Failures happen all the time. Most are forgivable.
Failures of redundancies, on the other hand, are absolutely unforgivable. It’s one thing to make a mistake. It’s an entirely different thing for that mistake to go unnoticed by several layers of people whose job it is to notice such mistakes and correct them.
Most tragic failures in history, especially mechanical ones, are not tragic because of the failure. They become tragic because of the failures that take place after the initial failure.
I was in fifth grade. My memories are a bit faded, but what I can recall is the amount of sheer fun and energy made its way into the classroom leading up to this flight. It seemed like everyone had a friend of a friend who knew a teacher that was in the running to be on that shuttle.
Every other teacher (my mother included), turned the creativity up to 11 as activities and lessons led up to the flight. I remember my teacher set up an empty cardboard box decorated like a TV set at the front of the room and each of us took a turn playing like we were TV newscasters presenting news reporter about the upcoming shuttle launch. Mine was about the diary Christa McAuliffe planned to keep while she was in space.
Memories are weird, and I can see the equivalent of a still photo in my brain of the classroom I was seated in when it happened. Lots shock and disbelief bounced across the room in ways that I honestly couldn’t process at the time. Back then the shuttle program was cool in a mainstream kind of way. We all knew the names of each shuttles, and frankly the Challenger was my favorite just because I thought the name was cool.
I’m not sure why I’m typing this, other than to share some camaraderie with fellow Autopians – this is one of those historic, generational “where were you” events that have stuck with us forever.
Thanks for this tribute, Jason – I think you really captured the moment and reminded us of the comfort we can draw from the sacrifice these brave astronauts gave us that day in the name of science and learning.
I was in 5th grade, and like everyone in the US, Canada was watching too. We had the CanadaArm to be proud of after all. I don’t really remember the accident. I do remember my 5th grade teacher going “oh shit” and running to the front of the class to turn the TV off. I think that’s was really cemented that something was wrong, because before then the class was just confused for a moment. After that, there was crying.

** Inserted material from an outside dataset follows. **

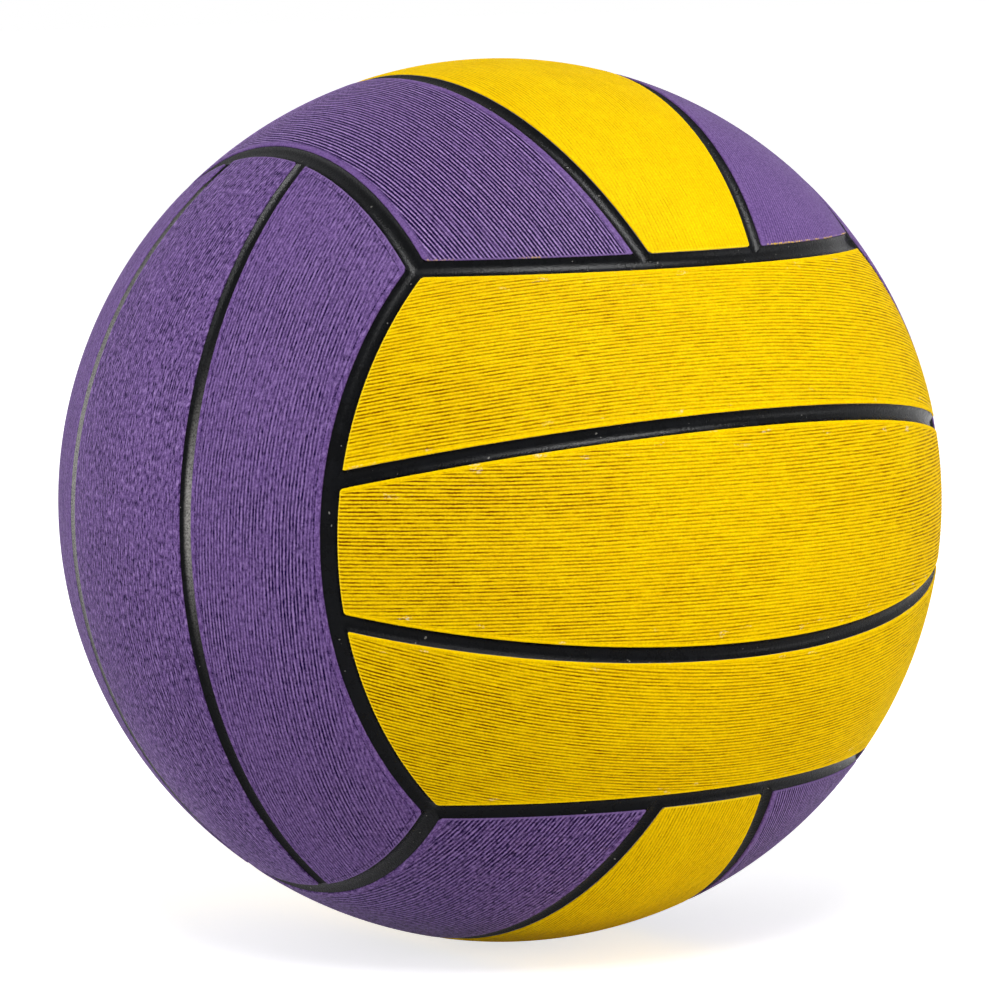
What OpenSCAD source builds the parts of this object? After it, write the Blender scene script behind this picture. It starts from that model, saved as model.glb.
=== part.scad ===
// Water polo ball with eighteen rubber strips, three to each of six faces.
// The origin is the centre of the ball, +Z is up and the valve points along +Y.

/* [Ball] */
// Diameter of the ball over its strips
ball_d = 220; // [200:1:230]
// Tilt of each seam inside a face from that face's middle plane, in degrees
seam_tilt = 14.2; // [11:0.1:17]
// Width of the black channel between two faces
face_channel_w = 4.4; // [2.5:0.1:6]
// Width of the black channel between two strips of one face
strip_channel_w = 3.9; // [2.5:0.1:6]

/* [Wall] */
// Thickness of a coloured rubber strip
panel_t = 1; // [0.8:0.05:1.8]
// Bevel along a strip's long sides
side_bevel = 0.35; // [0.25:0.05:0.6]
// Bevel across a strip's ends
end_bevel = 0.2; // [0.1:0.05:0.2]
// Lean of a strip's long outer wall from square, in degrees
panel_lean = 3; // [2:0.5:5]
// Thickness of the black rubber carcass under the strips
carcass_t = 0.6; // [0.5:0.05:1.5]
// Depth of the hollow that runs along each channel's floor
hollow_depth = 0.25; // [0.1:0.05:0.4]
// Thickness of the wound thread layer
winding_t = 0.4; // [0.2:0.05:1]
// Thickness of the bladder
bladder_t = 0.8; // [0.4:0.05:1.5]

/* [Valve housing] */
// Diameter of the housing's neck, where it passes through the wall
neck_d = 9; // [8:0.1:12]
// Depth of the neck's face below the outside of the ball
neck_recess = 0.3; // [0.1:0.05:0.6]
// Gap round the neck in the strip that it shows through
neck_gap = 0.15; // [0.05:0.05:0.3]
// Diameter of the flange bonded to the inside of the bladder
flange_d = 28; // [20:0.5:40]
// Thickness of the flange at its rim
flange_t = 1.2; // [0.6:0.1:2]
// Thickness of the bond between the flange and the bladder
bond_t = 0.1; // [0.05:0.05:0.2]
// Diameter of the barrel inside the bladder
barrel_d = 8.4; // [7.6:0.1:11]
// Length of the whole housing along its axis
housing_l = 20; // [18:0.5:26]
// Diameter of the opening from the barrel into the bladder
vent_d = 3; // [2.6:0.1:4]

/* [Valve plug] */
// Diameter of the plug's head
head_d = 6; // [5:0.1:7]
// Thickness of the plug's head
head_t = 1.2; // [0.8:0.1:2]
// Diameter of the plug's shank
shank_d = 4.4; // [3.6:0.1:4.8]
// Diameter of the ridge that snaps into the housing
ridge_d = 5.6; // [5:0.1:6.4]
// Length of the ridge
ridge_l = 2.4; // [1:0.1:3]
// Distance from the plug's face to the start of its ridge
ridge_at = 11; // [10:0.5:13]
// Length of the plug
plug_l = 17; // [16:0.5:17.5]
// Diameter of the guide hole for the inflating needle
needle_d = 2.1; // [1.6:0.05:2.6]
// Length of the guide hole's straight wall
needle_l = 8; // [5:0.5:9]
// Diameter of the guide hole's funnel at the plug's face
funnel_d = 3.2; // [2.8:0.1:3.6]
// Depth of the funnel
funnel_depth = 0.6; // [0.3:0.1:1]
// Width across the slit's open lips
slit_w = 0.2; // [0.1:0.05:0.3]
// Length of the slit across the plug
slit_l = 1.6; // [1:0.1:2]

/* [Hidden] */
$fn = 144;

// Colours of the two sorts of strip and of what lies under them
YELLOW = "#f5cf08";
PURPLE = "#67478f";
BLACK = "#17171a";
THREAD = "#e4e0d2";
BUTYL = "#2b2b2e";
PLUG_RUBBER = "#232326";

// Outer radius of each layer, from the outside in
ball_r = ball_d / 2;
carcass_r = ball_r - panel_t;
winding_r = carcass_r - carcass_t;
bladder_r = winding_r - winding_t;
air_r = bladder_r - bladder_t;

// Radius of the flange's domed face, and distances along the valve's axis from the ball's centre
flange_r = air_r - bond_t;
flange_rim = sqrt(flange_r * flange_r - flange_d * flange_d / 4);
flange_foot = flange_rim - flange_t;
neck_top = ball_r - neck_recess;
barrel_end = neck_top - housing_l;
guide_floor = neck_top - funnel_depth - needle_l;

// Angle from a face's centre line to the seams where six equal faces meet
FACE_ANGLE = acos(1 / sqrt(3));
// Half the angle that a channel between faces takes up, seen from the centre
face_channel_angle = asin(face_channel_w / 2 / ball_r);
// Angle along a seam inside a face from its middle to the face's edge
seam_reach = acos(cos(FACE_ANGLE) / cos(seam_tilt));

// How far cutters run past what they cut
overrun = 2;

// Angles that turn a face's own frame to its place: strips along X, face along +Z
FRONT_ANGLES = [90, 0, 0];
BACK_ANGLES = [90, 0, 180];
LEFT_ANGLES = [0, -90, 0];
RIGHT_ANGLES = [0, 90, 0];
TOP_ANGLES = [0, 0, 90];
BOTTOM_ANGLES = [180, 0, 90];
ALL_ANGLES = [
    FRONT_ANGLES, BACK_ANGLES, LEFT_ANGLES, RIGHT_ANGLES, TOP_ANGLES, BOTTOM_ANGLES,
];

// A point of a profile, by its distance from the centre and its angle from the axis
function polar(r, angle) = [r * sin(angle), r * cos(angle)];

// A cone about +Z through the strips' layer. It meets the carcass at an angle from +Z, its wall
// leans out from square by lean, and its mouth opens or closes by a bevel: sign is 1 or -1.
module face_cone(angle, lean, bevel, sign) {
    wall = panel_t - bevel;
    shift = tan(lean) * wall;
    foot = polar(carcass_r, angle);
    low = polar(carcass_r + wall, angle + asin(shift / ball_r));
    high = polar(ball_r, angle + asin((shift + sign * bevel) / ball_r));
    start = foot - (low - foot) * (overrun / wall);
    past = high + (high - low) * (overrun / bevel);
    rotate_extrude() polygon([[0, start.y], start, low, past, [0, ball_d]]);
}

// All that lies on the +Z side of a seam through the centre, drawn back by its bevel
module beside_seam() {
    foot = strip_channel_w / 2;
    rotate_extrude() polygon([
        [0, foot],
        [ball_r - side_bevel, foot],
        [ball_r + overrun, foot + side_bevel + overrun],
        [ball_r + overrun, ball_r],
        [0, ball_r],
    ]);
}

// Shell between two radii about the ball's centre
module shell(outer_r, inner_r) {
    difference() {
        sphere(r = outer_r);
        sphere(r = inner_r);
    }
}

// Leans a seam's disc, which lies in a face's middle plane, to one side of the face
module leaned(side) {
    rotate([-side * (90 + seam_tilt), 0, 0]) children();
}

// The part of the strips' layer that one face holds, as far as its strips' ends
module face_cap() {
    intersection() {
        shell(ball_r, carcass_r);
        face_cone(FACE_ANGLE - face_channel_angle, 0, end_bevel, -1);
    }
}

// A face's middle strip, in the face's own frame
module middle_strip() {
    intersection() {
        face_cap();
        leaned(1) mirror([0, 0, 1]) beside_seam();
        leaned(-1) mirror([0, 0, 1]) beside_seam();
    }
}

// A face's outer strip, on its +Y side
module outer_strip() {
    difference() {
        intersection() {
            face_cap();
            leaned(1) beside_seam();
        }
        rotate([-90, 0, 0])
            face_cone(FACE_ANGLE + face_channel_angle, panel_lean, side_bevel, 1);
    }
}

// A strip in its place on the ball: side is 0 in the middle of a face, 1 on the +Y side of the
// face's own frame and -1 on its -Y side
module panel(face_angles, side, colour) {
    color(colour) rotate(face_angles)
        if (side == 0) middle_strip(); else rotate([0, 0, 90 - side * 90]) outer_strip();
}

module front_panel_upper() { panel(FRONT_ANGLES, 1, YELLOW); }
module front_panel_middle() { panel(FRONT_ANGLES, 0, YELLOW); }
module front_panel_lower() { panel(FRONT_ANGLES, -1, YELLOW); }
module back_panel_upper() { panel(BACK_ANGLES, 1, YELLOW); }
module back_panel_lower() { panel(BACK_ANGLES, -1, YELLOW); }
module left_panel_front() { panel(LEFT_ANGLES, -1, PURPLE); }
module left_panel_middle() { panel(LEFT_ANGLES, 0, PURPLE); }
module left_panel_rear() { panel(LEFT_ANGLES, 1, PURPLE); }
module right_panel_front() { panel(RIGHT_ANGLES, -1, PURPLE); }
module right_panel_middle() { panel(RIGHT_ANGLES, 0, PURPLE); }
module right_panel_rear() { panel(RIGHT_ANGLES, 1, PURPLE); }
module top_panel_left() { panel(TOP_ANGLES, 1, PURPLE); }
module top_panel_middle() { panel(TOP_ANGLES, 0, YELLOW); }
module top_panel_right() { panel(TOP_ANGLES, -1, PURPLE); }
module bottom_panel_left() { panel(BOTTOM_ANGLES, -1, PURPLE); }
module bottom_panel_middle() { panel(BOTTOM_ANGLES, 0, YELLOW); }
module bottom_panel_right() { panel(BOTTOM_ANGLES, 1, PURPLE); }

// Places what is drawn along +Z on the valve's axis
module on_valve_axis() {
    rotate(BACK_ANGLES) children();
}

// The strip that the valve shows through
module back_panel_middle() {
    hole_r = neck_d / 2 + neck_gap;
    bevel_h = side_bevel + overrun;
    color(YELLOW) on_valve_axis() difference() {
        middle_strip();
        cylinder(h = ball_d, r = hole_r);
        translate([0, 0, ball_r - side_bevel])
            cylinder(h = bevel_h, r1 = hole_r, r2 = hole_r + bevel_h);
    }
}

// Round cutter that hollows a channel's floor: radius from its width and depth
function hollow_r(w) = (w * w / 4 + hollow_depth * hollow_depth) / (2 * hollow_depth);

// Stretch of round cutter along a circle at an angle from +Z, centred on the +X side
module hollow_cut(w, angle, sweep) {
    r = hollow_r(w);
    place = polar(carcass_r - hollow_depth + r, angle);
    rotate([0, 0, -sweep / 2]) rotate_extrude(angle = sweep) translate(place) circle(r = r);
}

// Hollows for the channels that one face owns: its two seams and its two long sides
module face_hollows() {
    for (side = [-1, 1]) {
        rotate([-side * 90, 0, 0]) rotate([0, 0, -side * 90])
            hollow_cut(face_channel_w, FACE_ANGLE, 90);
        leaned(side) rotate([0, 0, -side * 90])
            hollow_cut(strip_channel_w, 90, 2 * seam_reach);
    }
}

module carcass() {
    color(BLACK) difference() {
        shell(carcass_r, winding_r);
        for (face_angles = ALL_ANGLES) rotate(face_angles) face_hollows();
        on_valve_axis() cylinder(h = ball_d, d = neck_d);
    }
}

module winding() {
    color(THREAD) difference() {
        shell(winding_r, bladder_r);
        on_valve_axis() cylinder(h = ball_d, d = neck_d);
    }
}

module bladder() {
    color(BUTYL) difference() {
        shell(bladder_r, air_r);
        on_valve_axis() cylinder(h = ball_d, d = neck_d);
    }
}

// Outline of the plug, which its socket in the housing shares; the socket runs on upwards
module plug_body(extra) {
    translate([0, 0, neck_top - head_t]) cylinder(h = head_t + extra, d = head_d);
    translate([0, 0, neck_top - plug_l]) cylinder(h = plug_l, d = shank_d);
    translate([0, 0, neck_top - ridge_at - ridge_l]) cylinder(h = ridge_l, d = ridge_d);
}

module valve_housing() {
    color(BLACK) on_valve_axis() difference() {
        union() {
            translate([0, 0, barrel_end]) cylinder(h = flange_rim - barrel_end, d = barrel_d);
            intersection() {
                translate([0, 0, flange_foot]) cylinder(h = ball_d, d = flange_d);
                sphere(r = flange_r);
            }
            translate([0, 0, flange_foot]) cylinder(h = neck_top - flange_foot, d = neck_d);
        }
        plug_body(overrun);
        translate([0, 0, barrel_end - overrun]) cylinder(h = housing_l, d = vent_d);
    }
}

module valve_plug() {
    color(PLUG_RUBBER) on_valve_axis() difference() {
        plug_body(0);
        translate([0, 0, guide_floor]) cylinder(h = ball_d, d = needle_d);
        translate([0, 0, neck_top - funnel_depth])
            cylinder(h = funnel_depth, d1 = needle_d, d2 = funnel_d);
        translate([-slit_l / 2, -slit_w / 2, neck_top - plug_l - overrun])
            cube([slit_l, slit_w, overrun + plug_l - funnel_depth - needle_l + slit_w]);
    }
}

front_panel_upper();
front_panel_middle();
front_panel_lower();
back_panel_upper();
back_panel_middle();
back_panel_lower();
left_panel_front();
left_panel_middle();
left_panel_rear();
right_panel_front();
right_panel_middle();
right_panel_rear();
top_panel_left();
top_panel_middle();
top_panel_right();
bottom_panel_left();
bottom_panel_middle();
bottom_panel_right();
carcass();
winding();
bladder();
valve_housing();
valve_plug();
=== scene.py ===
"""Looks of an inflated water polo ball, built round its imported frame.

Eighteen die-cut strips of ribbed rubber lie on a black rubber carcass, whose channels show between
them. Under the carcass lie a winding of nylon thread and a butyl bladder, and a rubber valve passes
through the wall at the back. Lengths are in metres, in the frame's own axes: +Z is up, -Y is the
middle of the front face and +Y points out through the valve. A face's surface is first worked out on
a ball of radius one, in the axes that Face gives it.
"""

import logging
import math
from collections.abc import Callable, Iterator, Sequence
from contextlib import contextmanager
from dataclasses import dataclass, field
from enum import Enum
from functools import partial
from typing import Any, NamedTuple

import bpy
import numpy as np
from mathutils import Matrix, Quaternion, Vector


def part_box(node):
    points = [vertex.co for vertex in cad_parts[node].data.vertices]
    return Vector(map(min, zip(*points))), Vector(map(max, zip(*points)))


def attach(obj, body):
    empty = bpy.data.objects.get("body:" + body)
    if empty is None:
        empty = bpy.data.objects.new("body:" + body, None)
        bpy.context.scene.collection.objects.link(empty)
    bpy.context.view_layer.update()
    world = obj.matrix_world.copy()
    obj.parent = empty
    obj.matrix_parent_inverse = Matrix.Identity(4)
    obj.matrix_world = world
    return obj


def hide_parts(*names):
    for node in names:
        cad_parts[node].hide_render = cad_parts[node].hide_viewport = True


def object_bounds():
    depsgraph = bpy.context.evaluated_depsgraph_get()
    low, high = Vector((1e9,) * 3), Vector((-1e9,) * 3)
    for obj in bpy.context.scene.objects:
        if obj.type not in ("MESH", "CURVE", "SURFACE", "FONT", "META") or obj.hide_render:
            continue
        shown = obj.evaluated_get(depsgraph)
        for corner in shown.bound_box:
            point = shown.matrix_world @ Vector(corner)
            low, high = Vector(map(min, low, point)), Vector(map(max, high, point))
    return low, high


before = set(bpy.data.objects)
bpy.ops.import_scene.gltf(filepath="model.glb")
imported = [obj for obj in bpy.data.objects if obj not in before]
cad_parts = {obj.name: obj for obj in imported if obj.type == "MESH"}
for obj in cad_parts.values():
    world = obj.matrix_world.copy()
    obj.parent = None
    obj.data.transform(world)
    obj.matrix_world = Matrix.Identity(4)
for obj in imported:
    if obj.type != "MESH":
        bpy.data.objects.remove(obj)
CAD_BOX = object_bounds()

MM = 0.001
BODY = "root"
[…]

I was too young to remember this happening, but, I do recall in 1st grade or 2nd grade, our social studies textbooks were several years out of date, and the section on the space shuttle program basically ended with Christa McAuliffe being selected to become the first teacher in space, with the potential for students like us to attend classes given from orbit, and nothing further than that. The teacher obviously had to fill in the blanks
I was 3rd grade, and watched it in the cafeteria with the rest of the school. I remember it and the walk back to class being fully confused. They just kind of turned off the TVs and asked us to go back to class quietly. It was horrible.